Problem details. Copy nothing but the lines below running from the line containing "box = node.Shape.BoundBox" through the line containing "before = set(bpy.data.objects)", both end lines included.

Information provided.
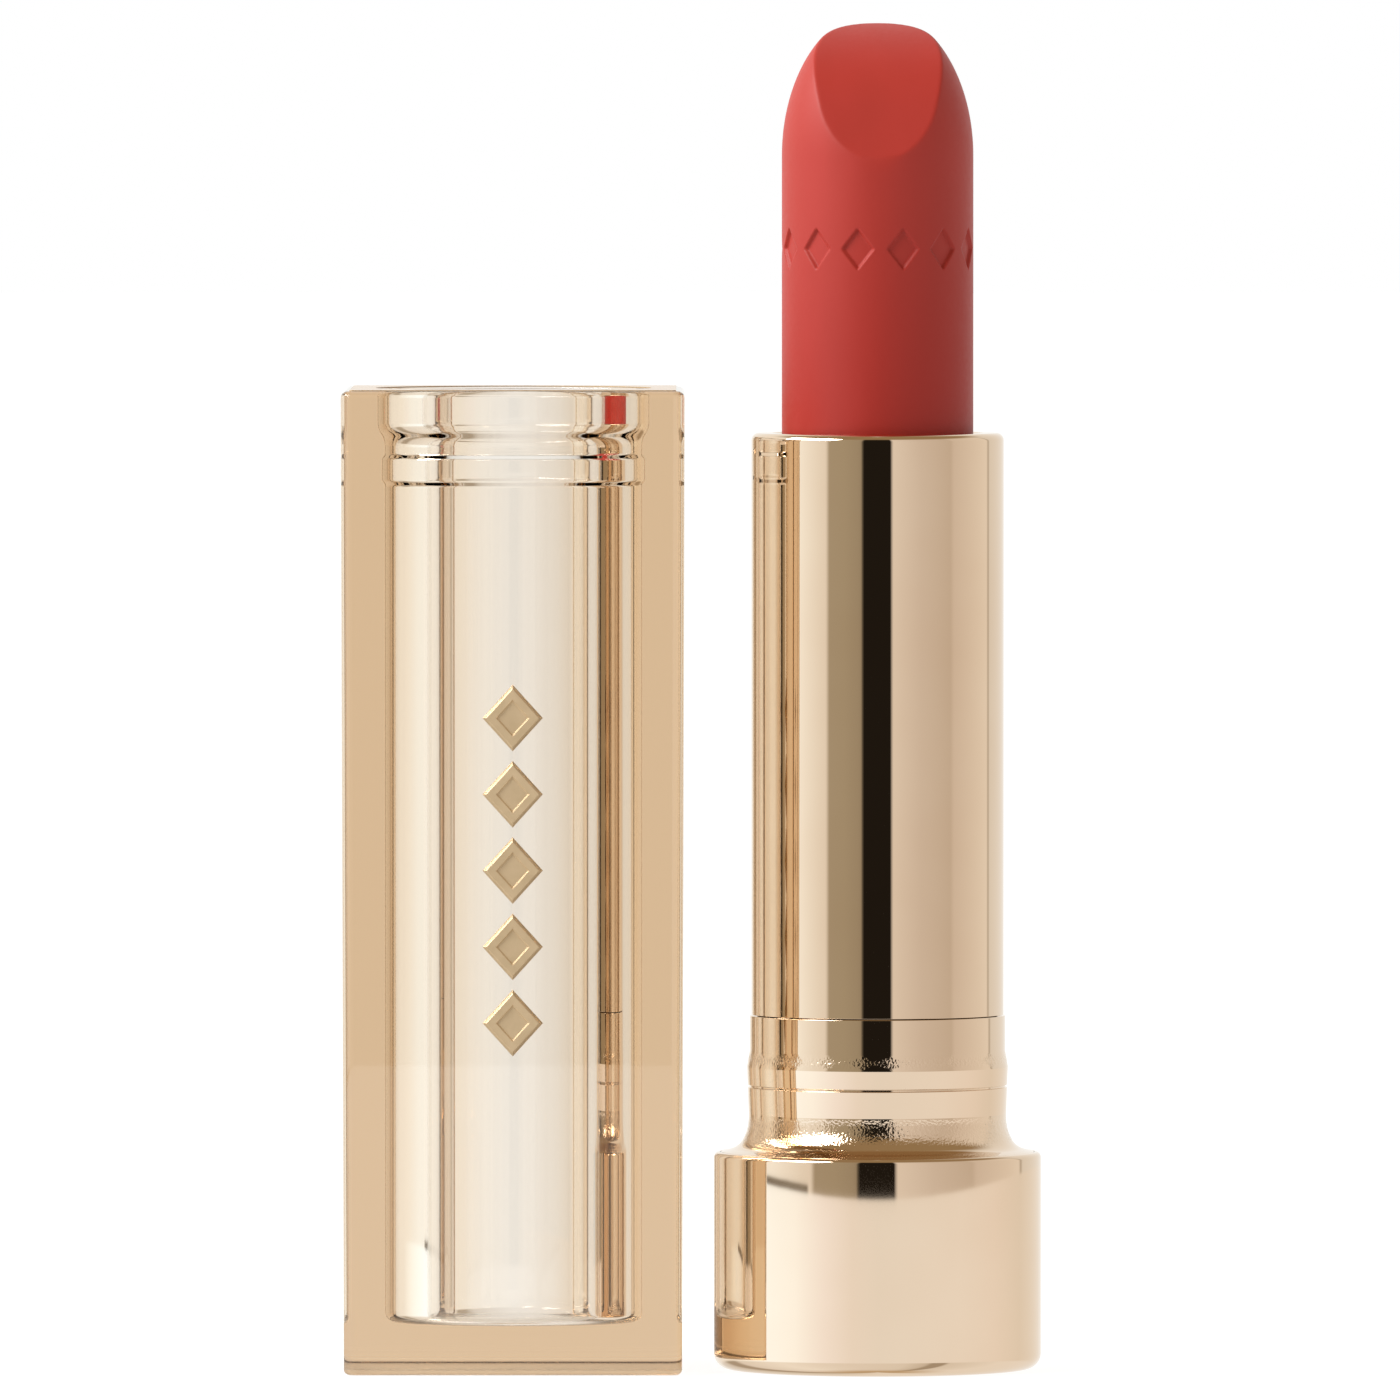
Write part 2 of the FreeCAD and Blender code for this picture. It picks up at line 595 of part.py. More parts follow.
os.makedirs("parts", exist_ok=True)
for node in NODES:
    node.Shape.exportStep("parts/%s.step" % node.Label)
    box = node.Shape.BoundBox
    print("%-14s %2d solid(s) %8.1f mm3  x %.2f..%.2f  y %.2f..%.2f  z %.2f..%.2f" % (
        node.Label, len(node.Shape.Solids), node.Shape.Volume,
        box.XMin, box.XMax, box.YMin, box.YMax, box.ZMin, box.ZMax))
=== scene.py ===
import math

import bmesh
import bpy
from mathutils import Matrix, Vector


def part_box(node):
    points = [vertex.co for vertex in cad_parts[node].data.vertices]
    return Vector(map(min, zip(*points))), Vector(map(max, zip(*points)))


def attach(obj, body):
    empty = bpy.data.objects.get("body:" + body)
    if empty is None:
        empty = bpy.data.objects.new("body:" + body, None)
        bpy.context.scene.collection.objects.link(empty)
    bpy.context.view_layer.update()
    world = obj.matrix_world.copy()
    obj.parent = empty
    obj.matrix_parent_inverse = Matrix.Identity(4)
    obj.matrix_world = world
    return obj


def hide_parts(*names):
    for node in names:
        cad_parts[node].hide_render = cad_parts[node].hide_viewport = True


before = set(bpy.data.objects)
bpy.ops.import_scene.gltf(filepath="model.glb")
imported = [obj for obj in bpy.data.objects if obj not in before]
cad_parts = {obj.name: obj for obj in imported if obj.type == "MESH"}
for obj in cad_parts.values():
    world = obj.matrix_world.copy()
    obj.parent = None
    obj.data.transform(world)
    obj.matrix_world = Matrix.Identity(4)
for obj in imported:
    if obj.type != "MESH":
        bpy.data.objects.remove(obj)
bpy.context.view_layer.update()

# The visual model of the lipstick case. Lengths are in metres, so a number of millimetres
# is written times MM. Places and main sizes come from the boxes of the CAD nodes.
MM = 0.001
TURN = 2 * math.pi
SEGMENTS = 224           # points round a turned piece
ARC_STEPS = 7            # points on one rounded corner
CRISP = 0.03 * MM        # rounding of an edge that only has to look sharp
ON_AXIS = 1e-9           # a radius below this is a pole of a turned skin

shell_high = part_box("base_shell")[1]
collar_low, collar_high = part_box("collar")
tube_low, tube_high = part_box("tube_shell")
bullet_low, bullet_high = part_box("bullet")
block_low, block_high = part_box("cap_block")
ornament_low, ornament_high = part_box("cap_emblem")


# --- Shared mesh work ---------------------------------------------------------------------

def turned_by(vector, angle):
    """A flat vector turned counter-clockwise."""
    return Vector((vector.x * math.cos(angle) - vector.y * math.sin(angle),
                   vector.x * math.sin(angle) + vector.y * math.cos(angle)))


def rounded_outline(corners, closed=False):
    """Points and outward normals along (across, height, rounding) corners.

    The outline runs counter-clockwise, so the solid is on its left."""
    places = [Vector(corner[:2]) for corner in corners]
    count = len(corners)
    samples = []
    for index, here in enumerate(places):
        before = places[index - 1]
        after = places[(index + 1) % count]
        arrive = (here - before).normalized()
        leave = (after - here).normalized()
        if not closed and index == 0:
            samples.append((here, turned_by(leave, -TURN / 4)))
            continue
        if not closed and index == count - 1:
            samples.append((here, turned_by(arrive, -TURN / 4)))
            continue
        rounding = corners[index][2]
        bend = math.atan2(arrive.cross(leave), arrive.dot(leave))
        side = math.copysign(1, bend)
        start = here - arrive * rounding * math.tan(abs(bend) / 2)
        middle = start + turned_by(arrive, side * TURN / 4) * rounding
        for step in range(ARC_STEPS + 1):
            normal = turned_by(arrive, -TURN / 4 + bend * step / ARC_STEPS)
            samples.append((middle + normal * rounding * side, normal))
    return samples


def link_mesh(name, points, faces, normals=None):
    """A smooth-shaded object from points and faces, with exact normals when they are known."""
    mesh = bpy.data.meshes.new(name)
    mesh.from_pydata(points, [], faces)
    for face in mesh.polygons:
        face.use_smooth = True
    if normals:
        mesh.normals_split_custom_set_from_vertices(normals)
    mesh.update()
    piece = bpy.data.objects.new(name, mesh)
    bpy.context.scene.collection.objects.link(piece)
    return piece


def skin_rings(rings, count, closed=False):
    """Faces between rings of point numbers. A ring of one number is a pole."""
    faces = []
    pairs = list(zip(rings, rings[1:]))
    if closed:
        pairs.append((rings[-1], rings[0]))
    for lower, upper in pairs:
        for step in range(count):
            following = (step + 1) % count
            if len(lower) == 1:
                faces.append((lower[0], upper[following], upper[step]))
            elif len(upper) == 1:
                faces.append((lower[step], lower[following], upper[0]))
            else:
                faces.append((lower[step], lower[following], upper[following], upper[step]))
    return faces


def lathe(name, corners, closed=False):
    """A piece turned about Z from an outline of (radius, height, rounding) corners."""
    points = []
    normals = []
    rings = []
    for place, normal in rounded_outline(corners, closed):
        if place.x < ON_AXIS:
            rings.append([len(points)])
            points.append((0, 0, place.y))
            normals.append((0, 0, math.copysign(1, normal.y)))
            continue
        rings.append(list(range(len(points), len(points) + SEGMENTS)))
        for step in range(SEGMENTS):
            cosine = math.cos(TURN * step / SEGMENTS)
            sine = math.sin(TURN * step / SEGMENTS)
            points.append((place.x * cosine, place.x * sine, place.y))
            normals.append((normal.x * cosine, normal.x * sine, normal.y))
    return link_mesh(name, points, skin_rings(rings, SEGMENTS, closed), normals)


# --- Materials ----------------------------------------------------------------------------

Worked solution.
    box = node.Shape.BoundBox
    print("%-14s %2d solid(s) %8.1f mm3  x %.2f..%.2f  y %.2f..%.2f  z %.2f..%.2f" % (
        node.Label, len(node.Shape.Solids), node.Shape.Volume,
        box.XMin, box.XMax, box.YMin, box.YMax, box.ZMin, box.ZMax))
=== scene.py ===
import math

import bmesh
import bpy
from mathutils import Matrix, Vector


def part_box(node):
    points = [vertex.co for vertex in cad_parts[node].data.vertices]
    return Vector(map(min, zip(*points))), Vector(map(max, zip(*points)))


def attach(obj, body):
    empty = bpy.data.objects.get("body:" + body)
    if empty is None:
        empty = bpy.data.objects.new("body:" + body, None)
        bpy.context.scene.collection.objects.link(empty)
    bpy.context.view_layer.update()
    world = obj.matrix_world.copy()
    obj.parent = empty
    obj.matrix_parent_inverse = Matrix.Identity(4)
    obj.matrix_world = world
    return obj


def hide_parts(*names):
    for node in names:
        cad_parts[node].hide_render = cad_parts[node].hide_viewport = True


before = set(bpy.data.objects)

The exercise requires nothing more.